◆ Exercise details
Give only the lines from the one containing "in imported if" through the end of the material below, exactly as written.
▼
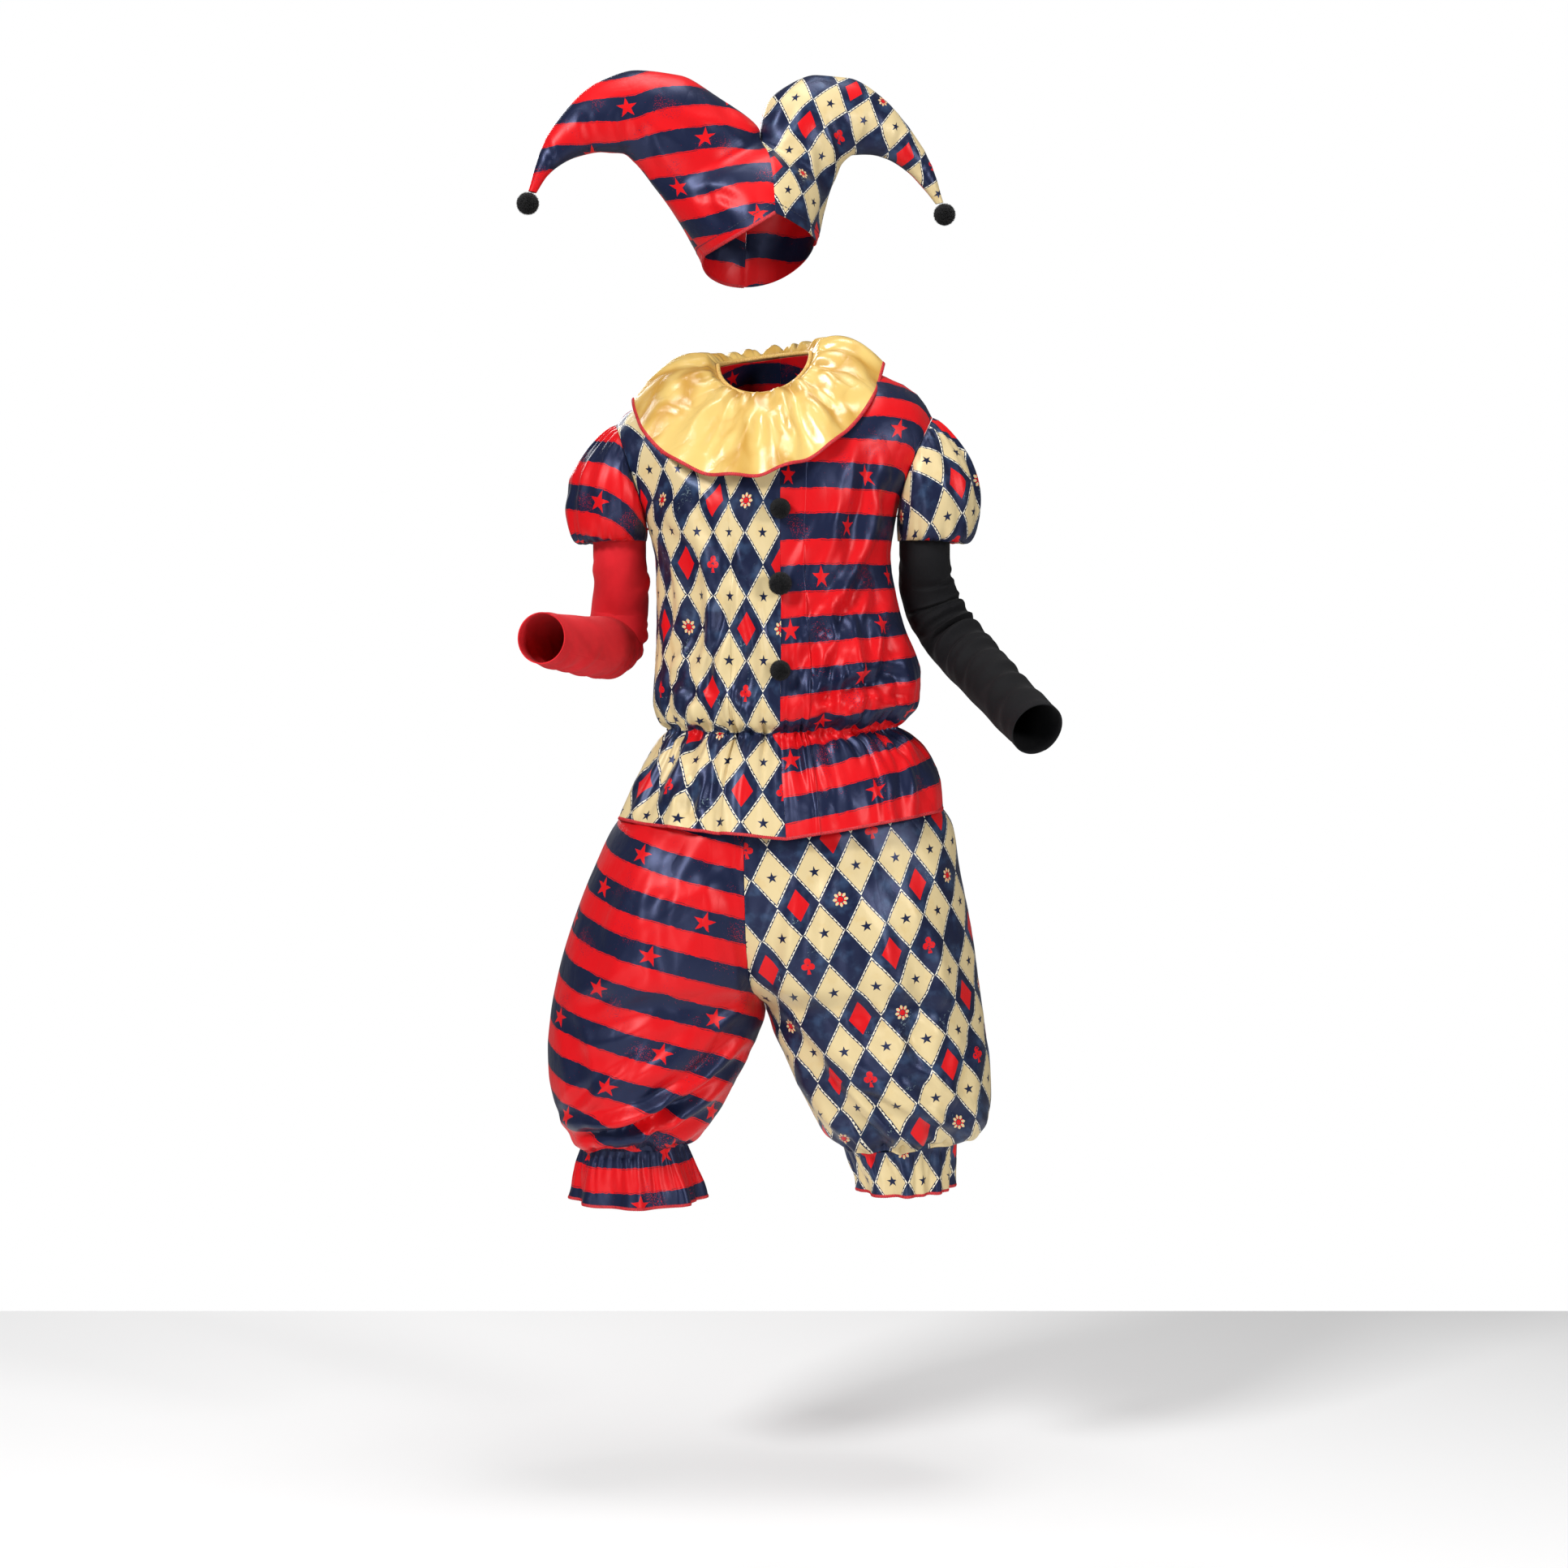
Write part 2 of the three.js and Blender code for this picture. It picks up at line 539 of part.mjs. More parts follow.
function hat() {
  const group = new THREE.Group();
  group.position.x = hatMiddleX;
  group.rotation.z = hatTurn;
  group.add(hatPanel('left', 'front', FINISH.stripe));
  group.add(hatPanel('right', 'front', FINISH.lozenge));
  group.add(hatPanel('left', 'back', FINISH.stripe));
  group.add(hatPanel('right', 'back', FINISH.stripe));
  group.add(pompom('hat_pompom_left', hatPompomRadius, hornTip('left')));
  group.add(pompom('hat_pompom_right', hatPompomRadius, hornTip('right')));
  return group;
}

// Neck edge of the ruff at a turn from 0, the centre front, round by the right side
function neckEdge(turn, spread, drop) {
  const angle = turn * TURN;
  const across = Math.sin(angle) * (neckHalfWidth + spread);
  const forward = Math.cos(angle);
  const swing = forward > 0 ? -neckFrontDrop * forward : -neckBackRise * forward;
  return vector(
    neckMiddle.x + across,
    neckMiddle.y - forward * (neckHalfDepth + spread),
    neckSideHeight + swing + neckLean * across - drop,
  );
}

// Outer edge of the ruff
function ruffEdge(turn) {
  const angle = turn * TURN;
  const forward = Math.cos(angle);
  const across = Math.sin(angle) * collarHalfWidth;
  const reach = forward > 0 ? collarFrontReach : collarBackReach;
  const drop = forward > 0 ? collarFrontDrop * forward ** collarFrontDropPower : -collarBackDrop * forward;
  return vector(
    collarMiddleX + across,
    neckMiddle.y - forward * reach,
    collarSideHeight - drop + neckLean * across,
  );
}

// Waves of the ruff: shallow at the neck, full at the edge, each a little unlike the next
function ruffWave(turn, share) {
  const angle = turn * TURN;
  const uneven = 1 + 0.35 * Math.sin(3 * angle + 1) + 0.2 * Math.sin(5 * angle);
  const swell = (1 - Math.cos(collarWaves * angle + 0.6 * Math.sin(2 * angle))) / 2;
  return collarWaveHeight * uneven * swell * (0.25 + 0.75 * share) * smoothstep(share, 0, 0.15);
}

function ruff() {
  const place = (u, v) => {
    const inner = neckEdge(u, bindingRadius + seamGap + 0.2, 0);
    const outer = ruffEdge(u);
    const point = inner.clone().lerp(outer, v);
    point.z = mix(inner.z, outer.z, v ** collarSagPower) + collarLift * Math.sin(Math.PI * v);
    return point;
  };
  const shape = { ring: true, outward: () => vector(0, 0, 1) };
  const smooth = gridOf(collarColumns, collarRows, place);
  const grid = raise(smooth, shape, (u, v) => ruffWave(u, v));
  return piece('ruff_collar', wallGeometry(grid, shape, collarWall), FINISH.gold);
}

// Narrow round binding of the neck edge
function neckBinding() {
  const sides = bindingSides;
  const segments = bindingSegments;
  const positions = [];
  for (let segment = 0; segment < segments; segment += 1) {
    const centre = neckEdge(segment / segments, 0, 0);
    const outward = vector(centre.x - neckMiddle.x, centre.y - neckMiddle.y, 0).normalize();
    for (let side = 0; side < sides; side += 1) {
      const angle = (side / sides) * TURN;
      const point = centre.clone().addScaledVector(outward, bindingRadius * Math.cos(angle));
      point.z += bindingRadius * Math.sin(angle);
      positions.push(point.x, point.y, point.z);
    }
  }
  const faces = [];
  for (let segment = 0; segment < segments; segment += 1) {
    for (let side = 0; side < sides; side += 1) {
      const next = ((segment + 1) % segments) * sides;
      const a = segment * sides + side;
      const b = segment * sides + ((side + 1) % sides);
      const c = next + ((side + 1) % sides);
      const d = next + side;
      faces.push(a, b, c, a, c, d);
    }
  }
  const geometry = new THREE.BufferGeometry();
  geometry.setAttribute('position', new THREE.Float32BufferAttribute(positions, 3));
  geometry.setIndex(volumeOf(positions, faces) < 0 ? faces.reverse() : faces);
  geometry.computeVertexNormals();
  return piece('neck_binding', geometry, FINISH.gold);
}

// Upper edge of the top: the neckline inside the neck, the shoulder seam outside it
function upperEdge(x, face) {
  const across = (x - neckMiddle.x) / (neckHalfWidth + necklineClearance);
  if (Math.abs(across) >= 1) {
    return shoulderHeight(x);
  }
  const forward = Math.sqrt(1 - across ** 2);
  const lean = neckLean * (x - neckMiddle.x);
  const swing = face === 'front' ? -neckFrontDrop * forward : neckBackRise * forward;
  return neckSideHeight + swing + lean - necklineDrop;
}

// How far the top's section has filled out, a drop below the shoulder line
function shoulderFill(x, z, face) {
  const across = Math.abs(x - neckMiddle.x) / (neckHalfWidth + necklineClearance);
  const hump = face === 'back' && across < 1 ? neckBackHump * (1 - across ** 2) : 0;
  const below = clamp((shoulderHeight(x) + hump - z) / shoulderRounding, 0, 1);
  const roundness = mix(1, 0.55, smoothstep(across, 1, 2.8));
  return (1 - (1 - below) ** 2) ** roundness;
}

// A point of the top: u runs from the centre seam to the side, v from the hem to the shoulder
function topPoint(side, face, u, v) {
  const table = TOP[side];
  const row = rowAt(table, v);
  const tip = table[table.length - 1];
  const neckX = neckMiddle.x + sidePart[side].x * (neckHalfWidth + necklineClearance);
  const neckShare = (neckX - tip.seamX) / (tip.sideX - tip.seamX);
  const neckColumns = NECK_COLUMNS[side] / topColumns;
  const eased = (share) => Math.sin((Math.PI / 2) * share);
  const w = u <= neckColumns
    ? neckShare * eased(u / neckColumns)
    : neckShare + (1 - neckShare) * eased((u - neckColumns) / (1 - neckColumns));
  const seamX = row.seamX + sidePart[side].x * (seamGap / 2);
  const x = mix(seamX, row.sideX, w);
  const tipSeamZ = face === 'front' ? tip.frontZ : tip.backZ;
  const level = mix(face === 'front' ? row.frontZ : row.backZ, row.sideZ, w);
  const topX = mix(tip.seamX, tip.sideX, w);
  const correction = upperEdge(topX, face) - mix(tipSeamZ, tip.sideZ, w);
  const z = level + correction * smoothstep(v, necklineShapingStart, 1);
  const fill = v >= 1 && w >= neckShare - 1e-6 ? 0 : shoulderFill(x, z, face);
  const middle = face === 'front' ? row.front : row.back;
  const round = middle ** 2 * (1 - w * w) + (sectionFullness * middle) ** 2 * 4 * w * (1 - w);
  const depth = Math.sqrt(fill ** 2 * round + row.arm ** 2 * w * w);
  return vector(x, facePart[face].y * (depth + seamGap / 2), z);
}

function topPanel(side, face, folds, finish) {
  const table = TOP[side];
  const grid = gridOf(topColumns, topRows, (u, v) => topPoint(side, face, u, v));
  const shape = {
    ring: false,
    outward: facesAway(face),
    seamNormal: (normal, u, v) => {
      const flat = normal;
      if (u === 0) {
        flat.x = 0;
      }
      const onSideSeam = u === 1 && v <= underarmRow / (table.length - 1) + 0.001;
      const onShoulder = v === 1 && u >= NECK_COLUMNS[side] / topColumns - 0.001;
      if (onSideSeam || onShoulder) {
        flat.y = 0;
      }
      return flat;
    },
  };
  const gathered = raise(grid, shape, (u, v, point) => {
    const height = rowAt(table, v).gather;
    const free = Math.sin(Math.PI * u) ** 0.5;
    return height * (1 - Math.cos(TURN * topGathersPerPanel * u)) / 2 + free * troughs(folds, point);
  });
  return piece(`top_${face}_${side}`, wallGeometry(gathered, shape, satinWall), finish);
}

// Armhole at a turn from 0, the underarm, by the front to 0.5, the shoulder tip, and round the back
function armhole(side, turn) {
  const lift = (1 - Math.cos(turn * TURN)) / 2;
  const underarm = underarmRow / (TOP[side].length - 1);
  return topPoint(side, turn <= 0.5 ? 'front' : 'back', 1, mix(underarm, 1, lift));
}

const ringDirection = (side, turn) => (
  vector(-sidePart[side].x * Math.cos(turn * TURN), -Math.sin(turn * TURN), 0)
);

function puffSleeve(side, finish) {
  const start = ARMS[side].start;
  const centre = vector(start.x, start.y, sleeveBand.z);
  const place = (u, v) => {
    const head = armhole(side, u);
    head.x += sidePart[side].x * sleeveGap;
    const out = ringDirection(side, u);
    const band = centre.clone().addScaledVector(out, sleeveBand.radius);
    const point = head.lerp(band, v);
    const fullness = puffInner + (puffOuter - puffInner) * (1 - Math.cos(u * TURN)) / 2;
    point.addScaledVector(out, fullness * Math.sin(Math.PI * v ** 1.25) ** 0.5);
    point.z -= 4 * puffBlouse * (v ** 6 - v ** 12) * (1 - Math.cos(u * TURN)) / 2;
    return point;
  };
  const shape = {
    ring: true,
    outward: (point) => vector(point.x - centre.x, point.y - centre.y, 0),
  };
  const smooth = gridOf(puffColumns, puffRows, place);
  const grid = raise(smooth, shape, (u, v) => {
    const away = (1 - Math.cos(u * TURN)) / 2;
    const swell = (1 - Math.cos(TURN * puffGathers * u)) / 2;
    return puffGatherHeight * away * swell * Math.sin(Math.PI * v) ** 0.5 * Math.abs(2 * v - 1);
  });
  return piece(`puff_sleeve_${side}`, wallGeometry(grid, shape, satinWall), finish);
}

function underSleeve(side, finish) {
  const { start, route } = ARMS[side];
  const stations = [
    { x: start.x, y: start.y, z: underSleeveTop, radius: underSleeveRadius },
    { x: start.x, y: start.y, z: underSleeveBelowBand, radius: underSleeveRadius },
    ...route,
  ];
  const rows = underSleeveRows;
  const centres = Array.from({ length: rows + 1 }, (_, row) => {
    const station = rowAt(stations, row / rows);
    return { middle: vector(station.x, station.y, station.z), radius: station.radius };
  });
  let first = ringDirection(side, 0);
  const columns = underSleeveColumns;
  const grid = centres.map(({ middle, radius }, row) => {
    const before = centres[Math.max(row - 1, 0)].middle;
    const after = centres[Math.min(row + 1, rows)].middle;
    const along = row < 2 ? vector(0, 0, -1) : vector().subVectors(after, before).normalize();
    first = first.clone().addScaledVector(along, -first.dot(along)).normalize();
    const second = vector().crossVectors(first, along).multiplyScalar(-sidePart[side].x);
    return Array.from({ length: columns + 1 }, (_, column) => {
      const angle = (column / columns) * TURN;
      return middle.clone()
        .addScaledVector(first, radius * Math.cos(angle))
        .addScaledVector(second, radius * Math.sin(angle));
    });
  });
  const middleOf = centres[Math.floor(rows / 2)].middle;
  const shape = { ring: true, outward: (point) => vector().subVectors(point, middleOf) };
  return piece(`under_sleeve_${side}`, wallGeometry(grid, shape, knitWall), finish);
}

function buttons() {
  return BUTTONS.map(({ z, radius }, index) => {
    const reach = TOP.left.find((row) => row.frontZ >= z).front;
    const centre = vector(buttonX, -(reach + radius + buttonClearance + seamGap), z);
    return pompom(`pompom_button_${index + 1}`, radius, centre);
  });
}

// Bloomers: a front and a back for each leg, from the waist to the gathering below the knee
function legPanel(side, face, folds, finish) {
  const table = LEGS[side];
  const outwardX = sidePart[side].x;
  const crotch = crotchRow / (table.length - 1);
  const place = (u, v) => {
    const row = rowAt(table, v);
    const inner = v <= crotch ? rowAt(LEGS.left, v) : row;
    const w = (1 - Math.cos(Math.PI * u)) / 2;
    const depth = Math.sqrt(row.seam ** 2 * (1 - w * w) + row.leg ** 2 * 4 * w * (1 - w));
    return vector(
      mix(inner.innerX + outwardX * seamGap / 2, row.outerX, w),
      facePart[face].y * (depth + seamGap / 2),
      mix(inner.innerZ, row.outerZ, w),
    );
  };
  const shape = {
    ring: false,
    outward: facesAway(face),
    seamNormal: (normal, u, v) => {
      const flat = normal;
      if (u === 1 || (u === 0 && v >= crotch)) {
        flat.y = 0;
      }
      if (u === 0 && v <= crotch) {
        flat.x = 0;
      }
      return flat.lengthSq() > 0.01 ? flat : vector(0, 0, -1);
    },
  };
  const grid = raise(gridOf(legColumns, legRows, place), shape, (u, v, point) => {
    const height = rowAt(table, v).gather;
    const free = Math.sin(Math.PI * u) ** 0.5;
    return height * (1 - Math.cos(TURN * legGathersPerPanel * u)) / 2 + free * troughs(folds, point);
  });
  return piece(`leg_${face}_${side}`, wallGeometry(grid, shape, satinWall), finish);
}

function frill(side, finish) {
  const table = FRILLS[side];
  const place = (u, v) => {
    const row = rowAt(table, v);
    const angle = u * TURN;
    const wave = row.wave * (Math.cos(frillWaves * angle + 0.5 * Math.sin(angle)) - 1) / 2;
    const across = Math.cos(angle) * (row.across + wave);
    return vector(row.x + across, Math.sin(angle) * (row.deep + wave), row.z - frillGap + row.tilt * across);
  };
  const middle = table[1];
  const shape = { ring: true, outward: (point) => vector(point.x - middle.x, point.y, 0) };
  return piece(`knee_frill_${side}`, wallGeometry(gridOf(frillColumns, frillRows, place), shape, satinWall), finish);
}

const costume = new THREE.Group();
costume.add(hat());
costume.add(ruff());
costume.add(neckBinding());
costume.add(topPanel('left', 'front', FOLDS.frontLeft, FINISH.lozenge));
costume.add(topPanel('right', 'front', FOLDS.frontRight, FINISH.stripe));
costume.add(topPanel('left', 'back', [], FINISH.stripe));
costume.add(topPanel('right', 'back', [], FINISH.stripe));
costume.add(puffSleeve('left', FINISH.stripe));
costume.add(puffSleeve('right', FINISH.lozenge));
costume.add(underSleeve('left', FINISH.redKnit));
costume.add(underSleeve('right', FINISH.blackKnit));
costume.add(...buttons());
costume.add(legPanel('left', 'front', FOLDS.legLeft, FINISH.stripe));
costume.add(legPanel('right', 'front', FOLDS.legRight, FINISH.lozenge));
costume.add(legPanel('left', 'back', [], FINISH.stripe));
costume.add(legPanel('right', 'back', [], FINISH.stripe));
costume.add(frill('left', FINISH.stripe));
costume.add(frill('right', FINISH.lozenge));

export default costume;
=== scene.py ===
# %% [markdown]
# A jester costume: a two-horned satin hat, a gold ruff, a printed top with puff sleeves over
# long knitted under-sleeves, and gathered bloomers with frilled cuffs. The left half, as the
# viewer sees it, and the right half are made of two prints that swap places from piece to piece.
#
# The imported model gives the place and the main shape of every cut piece. This lesson makes each
# piece again from the same named sizes, with many more points, so that the cloth can carry its
# gathers, drag folds, prints and sewing.

# %% Load the frame
import math

import bpy
import numpy as np
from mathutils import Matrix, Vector
from mathutils.bvhtree import BVHTree


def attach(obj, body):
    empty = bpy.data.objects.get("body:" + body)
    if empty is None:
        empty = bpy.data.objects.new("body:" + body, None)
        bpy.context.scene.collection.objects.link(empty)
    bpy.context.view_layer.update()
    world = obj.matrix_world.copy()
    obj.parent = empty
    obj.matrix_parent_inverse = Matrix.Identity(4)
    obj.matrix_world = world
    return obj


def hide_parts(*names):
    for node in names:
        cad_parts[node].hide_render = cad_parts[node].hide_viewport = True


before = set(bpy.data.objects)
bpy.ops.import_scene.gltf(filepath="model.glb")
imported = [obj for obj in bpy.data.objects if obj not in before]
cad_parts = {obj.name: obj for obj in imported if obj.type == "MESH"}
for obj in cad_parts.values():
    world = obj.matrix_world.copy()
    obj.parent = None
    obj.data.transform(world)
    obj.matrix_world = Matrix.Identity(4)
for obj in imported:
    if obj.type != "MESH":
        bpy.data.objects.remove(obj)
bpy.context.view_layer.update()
print("nodes in the frame:", len(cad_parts))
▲
◆ Written answer
cad_parts = {obj.name: obj for obj in imported if obj.type == "MESH"}
for obj in cad_parts.values():
    world = obj.matrix_world.copy()
    obj.parent = None
    obj.data.transform(world)
    obj.matrix_world = Matrix.Identity(4)
for obj in imported:
    if obj.type != "MESH":
        bpy.data.objects.remove(obj)
bpy.context.view_layer.update()
print("nodes in the frame:", len(cad_parts))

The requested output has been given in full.